Last night’s Hayride post on the emergence of Troy Henry as a possible successor to Ray Nagin as the Chocolate City Candidate in the New Orleans mayor’s race focused on the racial dynamics of the Orleans Parish electorate and the necessity of a black candidate to draw out those divisions as a prerequisite to beating Lt. Gov. Mitch Landrieu. As the electorate in the Big Easy is 59 percent black and 34 percent white – with about 15 percent of the vote being Republican and that figure coming almost exclusively from the white community, an African-American candidate able to capture three-fifths of the black vote and present him/herself as an acceptable alternative to Landrieu among the Republicans and white business community (which isn’t particularly hard to do) is a relatively easy winner.

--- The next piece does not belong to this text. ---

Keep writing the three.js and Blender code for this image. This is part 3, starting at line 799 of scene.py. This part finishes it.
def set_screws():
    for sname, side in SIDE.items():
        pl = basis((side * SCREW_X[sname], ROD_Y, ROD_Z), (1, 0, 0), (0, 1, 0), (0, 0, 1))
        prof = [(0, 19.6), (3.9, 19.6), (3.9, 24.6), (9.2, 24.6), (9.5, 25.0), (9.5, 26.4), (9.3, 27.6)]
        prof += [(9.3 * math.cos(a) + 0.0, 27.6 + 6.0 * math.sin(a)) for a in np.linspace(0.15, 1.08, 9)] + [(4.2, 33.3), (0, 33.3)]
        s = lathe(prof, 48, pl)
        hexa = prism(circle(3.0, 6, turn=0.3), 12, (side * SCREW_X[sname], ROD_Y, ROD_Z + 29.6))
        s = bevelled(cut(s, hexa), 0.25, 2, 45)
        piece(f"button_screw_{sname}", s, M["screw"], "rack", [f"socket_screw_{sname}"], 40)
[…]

Henry, apparently seeing this, launched into a tirade at a press conference yesterday aimed at “the media” and their projections to date that the city was looking at a likelihood of a white mayor for the first time since Landrieu’s father Moon held the post in the early 1970’s. He accused the city’s press of “anointing” Landrieu as the mayor, stoking the echoes of current mayor Ray Nagin’s racially-charged strategy for beating Landrieu four years ago.
Today, Nagin echoed Henry’s statements of yesterday, and went even further. The mayor, whose relationship with the media in New Orleans is of a nightmarish quality, didn’t hold back in his assessment of the underdog contender’s diatribe:
“He’s on point,” Nagin said when asked by WBOK talk show host Gerrod Stephens his reaction to Henry’s comments. “He’s absolutely on point.”

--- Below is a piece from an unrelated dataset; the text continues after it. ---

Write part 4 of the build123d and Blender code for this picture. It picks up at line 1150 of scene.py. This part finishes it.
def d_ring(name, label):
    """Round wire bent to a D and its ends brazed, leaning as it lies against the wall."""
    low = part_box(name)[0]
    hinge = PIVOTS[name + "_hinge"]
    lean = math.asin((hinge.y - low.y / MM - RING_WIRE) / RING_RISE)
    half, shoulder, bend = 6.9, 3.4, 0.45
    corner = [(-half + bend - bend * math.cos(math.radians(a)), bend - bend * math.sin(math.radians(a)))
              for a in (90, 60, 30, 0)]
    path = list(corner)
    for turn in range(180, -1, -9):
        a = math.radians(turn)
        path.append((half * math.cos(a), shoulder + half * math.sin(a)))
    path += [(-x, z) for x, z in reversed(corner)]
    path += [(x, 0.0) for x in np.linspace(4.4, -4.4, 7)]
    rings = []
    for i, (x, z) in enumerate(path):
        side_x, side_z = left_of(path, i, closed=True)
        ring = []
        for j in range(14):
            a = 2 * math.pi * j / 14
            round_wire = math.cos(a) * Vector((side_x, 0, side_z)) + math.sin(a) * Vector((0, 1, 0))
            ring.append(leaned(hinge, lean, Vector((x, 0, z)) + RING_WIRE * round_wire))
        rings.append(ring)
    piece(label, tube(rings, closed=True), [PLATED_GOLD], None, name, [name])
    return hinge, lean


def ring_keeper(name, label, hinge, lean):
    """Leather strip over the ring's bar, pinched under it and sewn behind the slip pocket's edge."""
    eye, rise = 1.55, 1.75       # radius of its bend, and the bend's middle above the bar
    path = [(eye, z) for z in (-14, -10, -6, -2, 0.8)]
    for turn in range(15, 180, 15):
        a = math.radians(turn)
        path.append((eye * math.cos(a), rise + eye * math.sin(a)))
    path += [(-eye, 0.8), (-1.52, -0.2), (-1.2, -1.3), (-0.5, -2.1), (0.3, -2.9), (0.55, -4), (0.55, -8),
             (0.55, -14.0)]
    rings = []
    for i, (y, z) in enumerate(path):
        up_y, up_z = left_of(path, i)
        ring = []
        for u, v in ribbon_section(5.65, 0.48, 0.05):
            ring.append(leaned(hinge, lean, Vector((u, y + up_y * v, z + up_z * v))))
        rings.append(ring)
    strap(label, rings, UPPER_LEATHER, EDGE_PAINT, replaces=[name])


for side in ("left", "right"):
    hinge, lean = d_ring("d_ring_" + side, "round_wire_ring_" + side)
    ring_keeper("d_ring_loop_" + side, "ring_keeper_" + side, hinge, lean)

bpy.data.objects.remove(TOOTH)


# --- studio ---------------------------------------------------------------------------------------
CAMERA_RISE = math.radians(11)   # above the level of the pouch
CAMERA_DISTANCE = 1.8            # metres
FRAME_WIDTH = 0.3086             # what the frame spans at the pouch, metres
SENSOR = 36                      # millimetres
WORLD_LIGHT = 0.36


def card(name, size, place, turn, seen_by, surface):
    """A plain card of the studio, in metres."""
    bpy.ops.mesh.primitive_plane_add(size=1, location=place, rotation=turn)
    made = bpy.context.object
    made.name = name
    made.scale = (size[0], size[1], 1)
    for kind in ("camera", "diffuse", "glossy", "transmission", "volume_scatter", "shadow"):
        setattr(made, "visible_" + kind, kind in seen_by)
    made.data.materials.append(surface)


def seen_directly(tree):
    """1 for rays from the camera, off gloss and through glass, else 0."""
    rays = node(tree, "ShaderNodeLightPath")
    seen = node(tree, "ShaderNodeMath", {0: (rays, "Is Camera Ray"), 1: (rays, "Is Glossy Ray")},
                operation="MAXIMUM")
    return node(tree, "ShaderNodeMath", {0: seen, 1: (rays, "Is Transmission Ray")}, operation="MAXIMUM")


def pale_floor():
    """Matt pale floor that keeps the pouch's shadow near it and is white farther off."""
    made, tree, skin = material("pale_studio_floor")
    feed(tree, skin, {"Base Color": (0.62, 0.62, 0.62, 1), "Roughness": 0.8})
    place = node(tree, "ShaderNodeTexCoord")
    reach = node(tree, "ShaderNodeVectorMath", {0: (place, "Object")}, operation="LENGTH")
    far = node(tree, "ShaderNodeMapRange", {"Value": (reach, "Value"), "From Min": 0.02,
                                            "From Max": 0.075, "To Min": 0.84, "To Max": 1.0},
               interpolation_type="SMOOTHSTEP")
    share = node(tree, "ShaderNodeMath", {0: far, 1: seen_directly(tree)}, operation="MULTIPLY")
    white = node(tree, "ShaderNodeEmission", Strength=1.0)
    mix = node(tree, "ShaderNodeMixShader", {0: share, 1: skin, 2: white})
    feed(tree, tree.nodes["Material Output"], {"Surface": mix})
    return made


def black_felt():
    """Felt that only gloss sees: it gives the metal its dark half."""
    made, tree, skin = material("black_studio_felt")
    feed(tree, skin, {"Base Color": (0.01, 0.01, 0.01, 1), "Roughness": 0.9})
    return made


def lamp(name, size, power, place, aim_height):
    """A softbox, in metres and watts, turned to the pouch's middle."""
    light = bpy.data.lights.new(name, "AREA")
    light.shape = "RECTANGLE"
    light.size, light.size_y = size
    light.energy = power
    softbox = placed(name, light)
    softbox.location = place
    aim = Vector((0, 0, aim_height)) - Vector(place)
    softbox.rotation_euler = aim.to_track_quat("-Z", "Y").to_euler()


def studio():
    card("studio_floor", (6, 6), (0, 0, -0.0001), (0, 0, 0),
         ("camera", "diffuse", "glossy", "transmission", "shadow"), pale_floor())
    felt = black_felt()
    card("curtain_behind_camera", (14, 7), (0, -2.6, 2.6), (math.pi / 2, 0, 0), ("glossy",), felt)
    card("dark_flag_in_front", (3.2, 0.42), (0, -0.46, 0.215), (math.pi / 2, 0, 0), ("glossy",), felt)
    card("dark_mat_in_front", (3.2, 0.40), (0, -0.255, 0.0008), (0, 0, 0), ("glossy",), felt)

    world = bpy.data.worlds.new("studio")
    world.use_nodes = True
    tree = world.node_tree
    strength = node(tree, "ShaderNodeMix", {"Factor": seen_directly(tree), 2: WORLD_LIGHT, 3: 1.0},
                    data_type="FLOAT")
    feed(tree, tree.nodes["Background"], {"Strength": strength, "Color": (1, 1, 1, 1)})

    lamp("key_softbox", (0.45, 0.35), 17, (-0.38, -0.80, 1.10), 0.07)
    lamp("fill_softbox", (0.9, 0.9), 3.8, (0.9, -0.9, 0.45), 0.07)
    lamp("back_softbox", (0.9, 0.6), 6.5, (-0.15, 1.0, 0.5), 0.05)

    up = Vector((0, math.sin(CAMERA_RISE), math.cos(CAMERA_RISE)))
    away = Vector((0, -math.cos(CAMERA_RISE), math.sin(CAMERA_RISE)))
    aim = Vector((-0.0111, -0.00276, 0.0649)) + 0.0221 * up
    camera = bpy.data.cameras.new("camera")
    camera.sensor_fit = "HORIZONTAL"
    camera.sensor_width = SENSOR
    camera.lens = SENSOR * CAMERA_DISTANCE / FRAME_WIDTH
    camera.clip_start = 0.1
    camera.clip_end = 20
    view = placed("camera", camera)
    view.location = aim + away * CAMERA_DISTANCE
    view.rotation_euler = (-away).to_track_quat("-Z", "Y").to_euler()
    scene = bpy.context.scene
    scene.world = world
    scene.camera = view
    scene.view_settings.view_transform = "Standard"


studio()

“You guys are referees,” Henry said Wednesday at the impromptu press conference, which he held to “discuss the future of his candidacy.” “You’re not supposed to be wearing a jersey,” he chastised reporters.
Nagin applauded Henry’s comments warned about possible attacks from the media: “You have Troy, God bless his heart, trying to come out yesterday and chastise the media. Now, I hope he’s ready for it. For every action, there is a reaction.”
“They’ve beaten me up just about everyday since I came out and said everybody should return to the city. And don’t talk about the Chocolate City speech. Since all of that stuff has gone down, I have been rentelessly attacked. So for me, the next four months, I’m looking forward to 2010. To me, it’s time to speak up again, that’s my motto.”
The question is whether Nagin has the ability to attract enough of the black community to a candidate he favors to actually help rather than sink that candidate. New Orleans Gambit’s Clancy DuBos wrote last month that Nagin was poison for all the candidates in the race, so much so that in a poll done by the magazine New Orleans voters prefer someone who knows how things work in politics over a businessman by a 65-25 count. Various media sources have placed his approval ratings in the 30’s over the course of the past year. Given those two factors, one might be persuaded that the last thing Henry or any other candidate in the race would want is Nagin’s endorsement.
Like it or not, Henry looks like he has it. If nothing else, it appears that James Perry, the housing activist who looks like Henry’s prime competitor among the African-American candidates who responded to Henry’s tirade by calling it a stunt, won’t be getting any support from the mayor.
“Who is running James campaign? Who is behind James? Stunt? Isn’t this the same guy that ran an ad with people cussing to get attention?
“I don’t know James. He looks like an intelligent brother. I applaud him for running, but I don’t think he understands what he’s into. I really don’t.”
Quickly, Nagin’s comments spread, prompting Perry to respond via Twitter: “Ray Nagin just attacked me on The radio. He doesn’t like that I want unify the City and bridge the racial divide.” Perry’s girlfriend Melissa Harris-Lacewell, a Princeton professor, MSNBC commentator and frequent contributor to the Huffington Post, also called into the station and argued with the mayor.
Nagin wasn’t done throwing bombs. Next up was Ed Murray, the state senator who dropped out of the race last weekend despite what looked like a good chance to ride Nagin’s Chocolate City Plan – Murray even had the endorsement of the Greater New Orleans Republicans.
“It seems like with Ed getting out people are in disarray and don’t know where to turn, said Nagin. “I love Ed Murray. He’s a great guy; he’s one of the most effective legislators that we have. The brother can get some stuff done in Baton Rouge. But to run for mayor was kinda out his comfort zone. The brother is almost kind of standoffish.”
Then Hizzoner pooh-poohed polls showing that Landrieu is almost at the magic 50 percent mark, close to winning the race without even facing the prospect of a black-vs.-white runoff.
“This race is far from over,” Nagin said. I don’t believe any of these frickin’ polls.”
“I seen this crap before. Don’t be hoodwinked, don’t be fooled and think that this thing is over, because it’s not. And I use me as an example. Last time I ran for re-election, everybody counted me out but you, the people, you have the power. You have the numbers, you have the power, if you show up and vote.”